* What needs to be done: Indicate only the number of lines in the listing below in which the word "behind" appears.

* Dataset content:
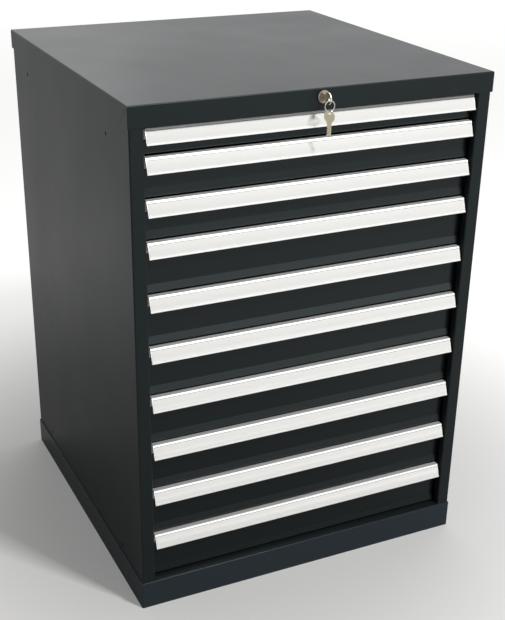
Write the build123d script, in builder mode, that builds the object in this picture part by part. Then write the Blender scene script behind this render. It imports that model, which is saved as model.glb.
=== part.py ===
"""Drawer tool cabinet in folded sheet steel, ten drawers behind two posts.

Millimetres, +Z up. The origin is the bottom centre of the whole cabinet's box,
keys included, the drawers open towards -Y and +X is on the right of someone
facing them.
"""

import os
from math import asin, cos, hypot, radians, sin

from build123d import *

os.makedirs("parts", exist_ok=True)

# Casing
width = 717.0
depth = 725.0
plinth_height = 58.0
plinth_sheet = 2.0
plinth_flange = 14.0
plinth_corner_radius = 3.0
plinth_edge_radius = 1.5
sheet = 1.5
bend_radius = 2.2
casing_inset = 2.5
fascia_height = 38.0
fascia_return = 14.0
mitre_slit = 0.5
cover_edge_radius = 2.5
post_width = 26.5
post_return = 14.0
rear_return = 22.0
side_hole_radius = 3.25
side_hole_setback = 119.0
side_hole_spacing_y = 500.0
side_hole_foot = 18.0
side_hole_spacing_z = 850.0

# Drawers, top to bottom
top_drawer_height = 50.0
low_drawer_height = 75.0
tall_drawer_height = 100.0
drawer_heights = [top_drawer_height] + [low_drawer_height] * 2 + [tall_drawer_height] * 7
sill_clearance = 4.0
floor_clearance = 0.3
drawer_side_clearance = 4.5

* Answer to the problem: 2